One the two benchmarks, Llama 2, evaluates how quickly large language models can handle question-and-answer scenarios. Developed by Meta Platforms, Llama 2 boasts 70 billion parameters.

Mitchelle Rasquinha, co-chair of the MLPerf Inference working group said, "In terms of model parameters, Llama 2 is a dramatic increase to the models in the inference suite. Dedicated task-forces worked around the clock to set up the benchmarks and both models received competitive submissions. Congratulations to all!"

The other benchmark, MLPerf, which tests text-to-image generators, is based on Stability AI's Stable Diffusion XL model.

"This popular model is used to create compelling images through a text-based prompt. By generating a high number of images, the benchmark is able to calculate metrics such as latency and throughput to understand overall performance," MLCommons said.

Servers equipped with Nvidia's H100 chips, produced by companies such as Alphabet's Google, Supermicro, and Nvidia itself, emerged as clear winners in both new benchmarks for their raw performance. Intel also participated by submitting a design utilising its Gaudi2 accelerator chips, with the company describing the results as "solid."

Various, server builders presented designs utilising Nvidia's less powerful L40S chip.
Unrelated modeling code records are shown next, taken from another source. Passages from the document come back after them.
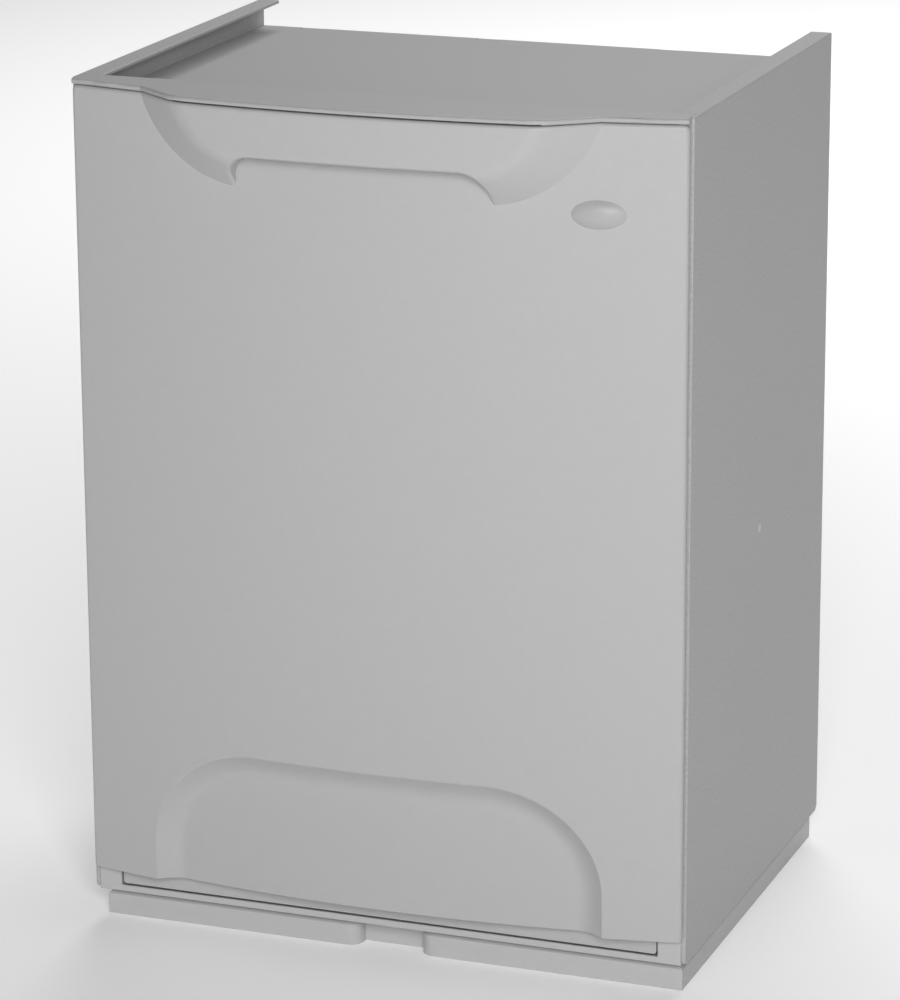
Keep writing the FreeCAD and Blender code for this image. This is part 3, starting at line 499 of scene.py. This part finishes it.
def add_boss(bm, x, z):
    """Round boss from inside the face's wall to the door frame."""
    front = face_y(x) + MOULD_DEPTH
    length = BOSS_REAR_Y - front
    place = Matrix.Translation((x, front + length / 2, z)) @ Matrix.Rotation(math.pi / 2, 4, "X")
    bmesh.ops.create_cone(
        bm,
        cap_ends=True,
        segments=BOSS_SEGMENTS,
        radius1=BOSS_R,
        radius2=BOSS_R,
        depth=length,
        matrix=place,
    )


def make_door(material):
    """The door's face as one piece, in place of the plain CAD mesh."""
    bm = bmesh.new()
    add_face_sheet(bm)
    thicken(bm, face_back)
    shell = bmesh.new()
    add_cup_shell(shell)
    thicken(shell, cup_back)
    merge_into(bm, shell)
    add_cup_roof(bm)
    for side in (-1, 1):
        add_pocket_wall(bm, side)
    add_inner_details(bm)
    door = new_piece("door_skin", bm, "door", material)
    sharpen(door, CRISP_ANGLE)
    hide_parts("door_face")


def sharpen(piece, degrees):
    """Shade smooth, but leave edges sharper than an angle crisp."""
    bm = bmesh.new()
    bm.from_mesh(piece.data)
    for edge in bm.edges:
        if len(edge.link_faces) == 2 and edge.calc_face_angle() > math.radians(degrees):
            edge.smooth = False
    bm.to_mesh(piece.data)
    bm.free()


# ---- Badge ----

def make_badge(material):
    """Plain domed oval cap with a soft rim."""
    low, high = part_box("oval_badge")
    centre_x = (low.x + high.x) / 2 / MM
    centre_z = (low.z + high.z) / 2 / MM
    half_tall = (high.z - low.z) / 2 / MM
    bm = bmesh.new()
    rows = []
    for share in [*BADGE_EDGE_SHARES, *spaced(BADGE_DOME_START, BADGE_DOME_END, BADGE_DOME_ROWS)]:
        height = BADGE_PROUD * (1 - share ** BADGE_CROWN)
        row = []
        for step in range(BADGE_STEPS + 1):
            angle = 2 * math.pi * step / BADGE_STEPS
            x = centre_x + BADGE_HALF_LONG * share * math.cos(angle)
            z = centre_z + half_tall * share * math.sin(angle)
            row.append((x, face_y(x) - height, z))
        rows.append(row)
    rows.insert(0, [(x, y + BADGE_TUCK, z) for x, y, z in rows[0]])
    rows.append([(centre_x, face_y(centre_x) - BADGE_PROUD, centre_z)] * (BADGE_STEPS + 1))
    add_grid(bm, rows)
    bmesh.ops.remove_doubles(bm, verts=bm.verts, dist=SAME_PLACE)
    bmesh.ops.holes_fill(bm, edges=[edge for edge in bm.edges if edge.is_boundary])
    badge = new_piece("badge_cap", bm, "door", material)
    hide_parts("oval_badge")


# ---- Materials ----

PLASTIC_IOR = 1.49
PLASTIC_SPECULAR = 0.45
GLOSS_SPREAD = 0.05                     # how far the roughness strays either way
GRAIN_DEPTH = 0.00025                   # in metres
FAINT_MOTTLING = (0.035, 260.0)         # how far the grey strays, and the noise's scale
STRONG_MOTTLING = (0.36, 600.0)


def moulded_plastic(name, grey, roughness, grain_size, grain_strength, edge_mm, mottling=FAINT_MOTTLING):
    """Satin moulded plastic: fine grain, mottling of colour and gloss, softened edges."""
    stray, mottle_scale = mottling
    material = bpy.data.materials.new(name)
    material.use_nodes = True
    nodes = material.node_tree.nodes
    links = material.node_tree.links
    shader = nodes["Principled BSDF"]
    shader.inputs["IOR"].default_value = PLASTIC_IOR
    shader.inputs["Specular IOR Level"].default_value = PLASTIC_SPECULAR
    place = nodes.new("ShaderNodeTexCoord")

    mottle = nodes.new("ShaderNodeTexNoise")
    mottle.inputs["Scale"].default_value = mottle_scale
    mottle.inputs["Detail"].default_value = 5.0
    mottle.inputs["Roughness"].default_value = 0.7
    links.new(place.outputs["Object"], mottle.inputs["Vector"])
    tone = nodes.new("ShaderNodeMapRange")
    tone.inputs["To Min"].default_value = 1.0 - stray
    tone.inputs["To Max"].default_value = 1.0 + stray
    links.new(mottle.outputs["Fac"], tone.inputs["Value"])
    colour = nodes.new("ShaderNodeMix")
    colour.data_type = "RGBA"
    colour.blend_type = "MULTIPLY"
    colour.inputs["Factor"].default_value = 1.0
    colour.inputs["A"].default_value = (grey, grey, grey, 1.0)
    links.new(tone.outputs["Result"], colour.inputs["B"])
    links.new(colour.outputs["Result"], shader.inputs["Base Color"])

    gloss = nodes.new("ShaderNodeMapRange")
    gloss.inputs["To Min"].default_value = roughness - GLOSS_SPREAD
    gloss.inputs["To Max"].default_value = roughness + GLOSS_SPREAD
    links.new(mottle.outputs["Fac"], gloss.inputs["Value"])
    links.new(gloss.outputs["Result"], shader.inputs["Roughness"])

    grain = nodes.new("ShaderNodeTexNoise")
    grain.inputs["Scale"].default_value = 1.0 / (grain_size * MM)
    grain.inputs["Detail"].default_value = 3.0
    grain.inputs["Roughness"].default_value = 0.6
    links.new(place.outputs["Object"], grain.inputs["Vector"])
    bump = nodes.new("ShaderNodeBump")
    bump.inputs["Strength"].default_value = grain_strength
    bump.inputs["Distance"].default_value = GRAIN_DEPTH
    links.new(grain.outputs["Fac"], bump.inputs["Height"])
    if edge_mm:
        edge = nodes.new("ShaderNodeBevel")
        edge.samples = 6
        edge.inputs["Radius"].default_value = edge_mm * MM
        links.new(edge.outputs["Normal"], bump.inputs["Normal"])
    links.new(bump.outputs["Normal"], shader.inputs["Normal"])
    return material


ZINC_STREAK_SCALE = 900.0
ZINC_DARK = (0.52, 0.53, 0.55, 1.0)
ZINC_LIGHT = (0.66, 0.66, 0.66, 1.0)
ZINC_ROUGHNESS = (0.28, 0.42)


def zinc_steel():
    """Zinc-plated screws: bare metal with fine streaks of tone and gloss."""
    material = bpy.data.materials.new("zinc_plated_steel")
    material.use_nodes = True
    nodes = material.node_tree.nodes
    links = material.node_tree.links
    shader = nodes["Principled BSDF"]
    shader.inputs["Metallic"].default_value = 1.0
    place = nodes.new("ShaderNodeTexCoord")
    streak = nodes.new("ShaderNodeTexNoise")
    streak.inputs["Scale"].default_value = ZINC_STREAK_SCALE
    links.new(place.outputs["Object"], streak.inputs["Vector"])
    ramp = nodes.new("ShaderNodeValToRGB")
    ramp.color_ramp.elements[0].color = ZINC_DARK
    ramp.color_ramp.elements[1].color = ZINC_LIGHT
    links.new(streak.outputs["Fac"], ramp.inputs["Fac"])
    links.new(ramp.outputs["Color"], shader.inputs["Base Color"])
    gloss = nodes.new("ShaderNodeMapRange")
    gloss.inputs["To Min"].default_value = ZINC_ROUGHNESS[0]
    gloss.inputs["To Max"].default_value = ZINC_ROUGHNESS[1]
    links.new(streak.outputs["Fac"], gloss.inputs["Value"])
    links.new(gloss.outputs["Result"], shader.inputs["Roughness"])
    return material


def dress(material, *names):
    """Give CAD nodes a material in place of the plain one they came with."""
    for name in names:
        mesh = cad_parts[name].data
        if not mesh.materials:
            mesh.materials.append(material)
        for index in range(len(mesh.materials)):
            mesh.materials[index] = material


# Each plastic: name, grey, roughness, grain size in mm, grain strength, radius of softened edges in mm
CABINET = moulded_plastic("cabinet_grained_plastic", 0.40, 0.52, 0.8, 0.55, 0.7, STRONG_MOTTLING)
COVER = moulded_plastic("cover_satin_plastic", 0.40, 0.46, 0.9, 0.25, 0.7)
# The base's grey is set above the door's to paint in light from below on the foot: about the door's grey is
# its own, the rest is painted light.
BASE_PAINTED_LIGHTER = moulded_plastic("base_plastic_painted_lighter", 0.46, 0.46, 0.9, 0.25, 0.7)
DOOR = moulded_plastic("door_satin_plastic", 0.43, 0.44, 1.1, 0.16, 0.0)
BADGE = moulded_plastic("badge_satin_plastic", 0.39, 0.44, 1.1, 0.16, 0.0)
INNER = moulded_plastic("inner_moulded_plastic", 0.36, 0.5, 1.0, 0.2, 0.5)
BEARING = moulded_plastic("bearing_white_plastic", 0.72, 0.34, 1.2, 0.1, 0.3)
PLUG = moulded_plastic("plug_pale_plastic", 0.52, 0.4, 1.0, 0.1, 0.4)
STEEL = zinc_steel()

make_door(DOOR)
make_badge(BADGE)
dress(CABINET, "left_side_panel", "right_side_panel", "back_panel")
dress(COVER, "top_cover")
dress(BASE_PAINTED_LIGHTER, "base_tray")
dress(DOOR, "door_face", "oval_badge", "door_frame")
dress(INNER, "left_cheek", "right_cheek", "bag_ring")
dress(PLUG, "left_side_plug", "right_side_plug")
dress(BEARING, "left_hinge_bush", "right_hinge_bush", "left_hinge_pin", "right_hinge_pin")
dress(BEARING, "left_ring_pin", "right_ring_pin", "left_stop_block", "right_stop_block")
dress(STEEL, "back_screws", "base_screws", "cheek_screws", "frame_screws")


# ---- Camera, lights and surroundings ----

# Lengths here are in metres, apart from the lens and the sensor.
CAMERA_PLACE = (0.7982, -2.1378, 0.8925)
CAMERA_YAW = math.radians(20.49)        # to the right of the front
CAMERA_PITCH = math.radians(16.27)      # looking down
CAMERA_ROLL = math.radians(-0.30)
LENS_MM = 156.4
SENSOR_MM = 36.0
FAR_CLIP = 50.0

SUBJECT = (0.0, 0.0, 0.25)              # the middle of the bin, which the studio lights face
FLOOR_HALF = 6.0
FLOOR_GREY = 0.92
FLOOR_GLOW = 0.15
WORLD_STRENGTH = 0.13
WHITE = (1.0, 1.0, 1.0, 1.0)


def add_camera():
    """Camera at the front right, looking down a little through a long lens."""
    camera = bpy.data.cameras.new("camera")
    camera.lens = LENS_MM
    camera.sensor_width = SENSOR_MM
    camera.clip_end = FAR_CLIP
    holder = bpy.data.objects.new("camera", camera)
    bpy.context.scene.collection.objects.link(holder)
    level = math.cos(CAMERA_PITCH)
    back = Vector((math.sin(CAMERA_YAW) * level, -math.cos(CAMERA_YAW) * level, math.sin(CAMERA_PITCH)))
    turn = back.to_track_quat("Z", "Y").to_matrix().to_4x4()
    holder.matrix_world = Matrix.Translation(CAMERA_PLACE) @ turn @ Matrix.Rotation(CAMERA_ROLL, 4, "Z")
    bpy.context.scene.camera = holder


def add_area(name, place, aim, size, power):
    """Rectangular light of a width and height, with its power in watts."""
    light = bpy.data.lights.new(name, "AREA")
    light.shape = "RECTANGLE"
    light.size, light.size_y = size
    light.energy = power
    holder = bpy.data.objects.new(name, light)
    holder.location = place
    holder.rotation_euler = (Vector(place) - Vector(aim)).to_track_quat("Z", "Y").to_euler()
    bpy.context.scene.collection.objects.link(holder)


def add_floor():
    """Wide pale floor that the bin stands on."""
    bm = bmesh.new()
    bmesh.ops.create_grid(bm, x_segments=2, y_segments=2, size=FLOOR_HALF)
    mesh = bpy.data.meshes.new("floor")
    bm.to_mesh(mesh)
    bm.free()
    floor = bpy.data.objects.new("floor", mesh)
    bpy.context.scene.collection.objects.link(floor)
    material = bpy.data.materials.new("pale_floor")
    material.use_nodes = True
    shader = material.node_tree.nodes["Principled BSDF"]
    shader.inputs["Base Color"].default_value = (FLOOR_GREY, FLOOR_GREY, FLOOR_GREY, 1.0)
    shader.inputs["Roughness"].default_value = 0.9
    shader.inputs["Emission Color"].default_value = WHITE
    shader.inputs["Emission Strength"].default_value = FLOOR_GLOW
    mesh.materials.append(material)


def add_world():
    """Weak even light from all round."""
    world = bpy.data.worlds.new("studio")
    world.use_nodes = True
    world.node_tree.nodes["Background"].inputs["Color"].default_value = WHITE
    world.node_tree.nodes["Background"].inputs["Strength"].default_value = WORLD_STRENGTH
    bpy.context.scene.world = world


add_camera()
add_world()
add_floor()
add_area("key", place=(0.95, -2.15, 1.10), aim=SUBJECT, size=(0.7, 0.7), power=32.0)
add_area("front", place=(0.40, -2.40, 0.90), aim=SUBJECT, size=(2.4, 1.6), power=11.0)
add_area("backdrop", place=(0.0, 2.2, 2.2), aim=(0.0, 1.8, 0.0), size=(2.4, 1.6), power=60.0)
bpy.context.scene.view_settings.view_transform = "Standard"
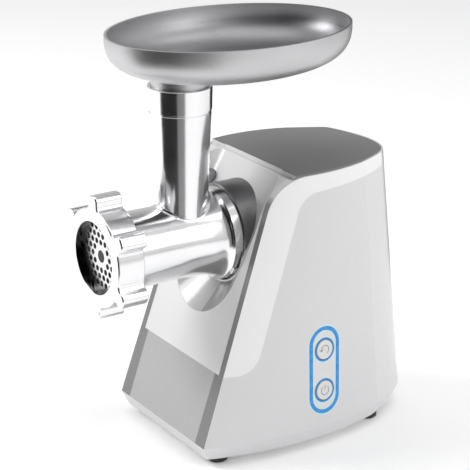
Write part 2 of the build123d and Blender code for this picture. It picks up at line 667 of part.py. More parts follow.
with BuildPart() as field_coils:
    extrude(coil_section(STATOR_Y + STATOR_LENGTH + 5), amount=STATOR_LENGTH + 10)
save(field_coils, "field_coils")

with BuildPart() as brush_holders:
    with BuildSketch(facing_front(REAR_FRAME_Y, MOTOR_Z)):
        for side in (-1, 1):
            with Locations((side * (COMMUTATOR_R + GAP + 7), 0)):
                Rectangle(14, 7)
    extrude(amount=9)
save(brush_holders, "brush_holders")

with BuildPart() as motor_mounts:
    with BuildSketch(Plane.XY.offset(BASE_FLOOR_Z)):
        with Locations((-15, 68), (15, 68)):
            RectangleRounded(12, 18, 2)
    extrude(amount=MOTOR_Z - FRAME_SIDE / 2 - BASE_FLOOR_Z)
save(motor_mounts, "motor_mounts")

with BuildPart() as armature_shaft:
    with BuildSketch(facing_front(FAN_Y + 9, MOTOR_Z)):
        Circle(MOTOR_SHAFT_R)
    extrude(amount=FAN_Y + 9 - IDLER_GEAR_Y[0] + 2)
save(armature_shaft, "armature_shaft")

with BuildPart() as motor_pinion:
    extrude(gear_outline(MOTOR_PINION_TEETH, 90 + 180 / MOTOR_PINION_TEETH, MOTOR_SHAFT_R,
                         facing_front(IDLER_GEAR_Y[1] + 1, MOTOR_Z)), amount=10)
save(motor_pinion, "motor_pinion")

with BuildPart() as armature_core:
    with BuildSketch(facing_front(STATOR_Y + STATOR_LENGTH - 2, MOTOR_Z)):
        Circle(ARMATURE_R)
        Circle(MOTOR_SHAFT_R, mode=Mode.SUBTRACT)
        with PolarLocations(ARMATURE_R - 2, ARMATURE_SLOTS):
            SlotOverall(7, 2.4, mode=Mode.SUBTRACT)
    extrude(amount=STATOR_LENGTH - 4)
save(armature_core, "armature_core")

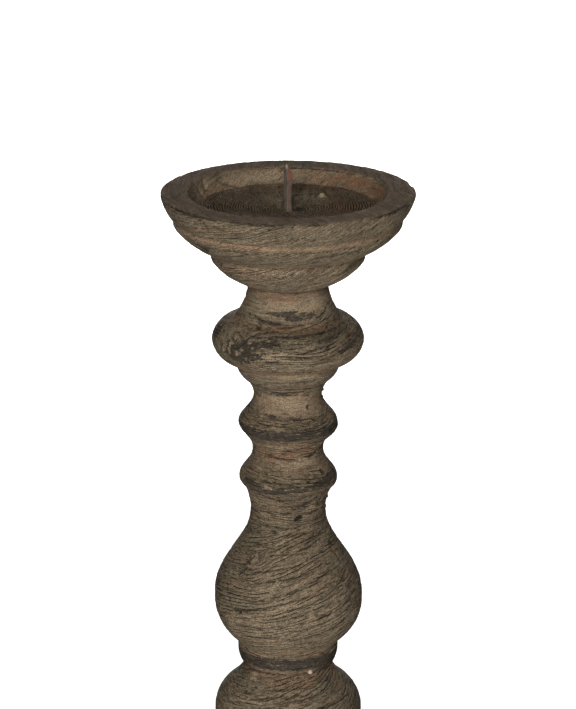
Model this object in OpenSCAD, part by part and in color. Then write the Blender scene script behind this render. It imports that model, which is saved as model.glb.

Krai, a server builder, entered the image generation benchmark with a design featuring Qualcomm's AI chip, known for its significantly lower power consumption compared to Nvidia's advanced processors.

While raw performance is crucial, it's not the sole determining factor in deploying AI applications.

Advanced AI chips consume substantial energy, posing a significant challenge for AI companies. The key lies in deploying chips that offer optimal performance while minimizing energy consumption—a balance that remains paramount in the field.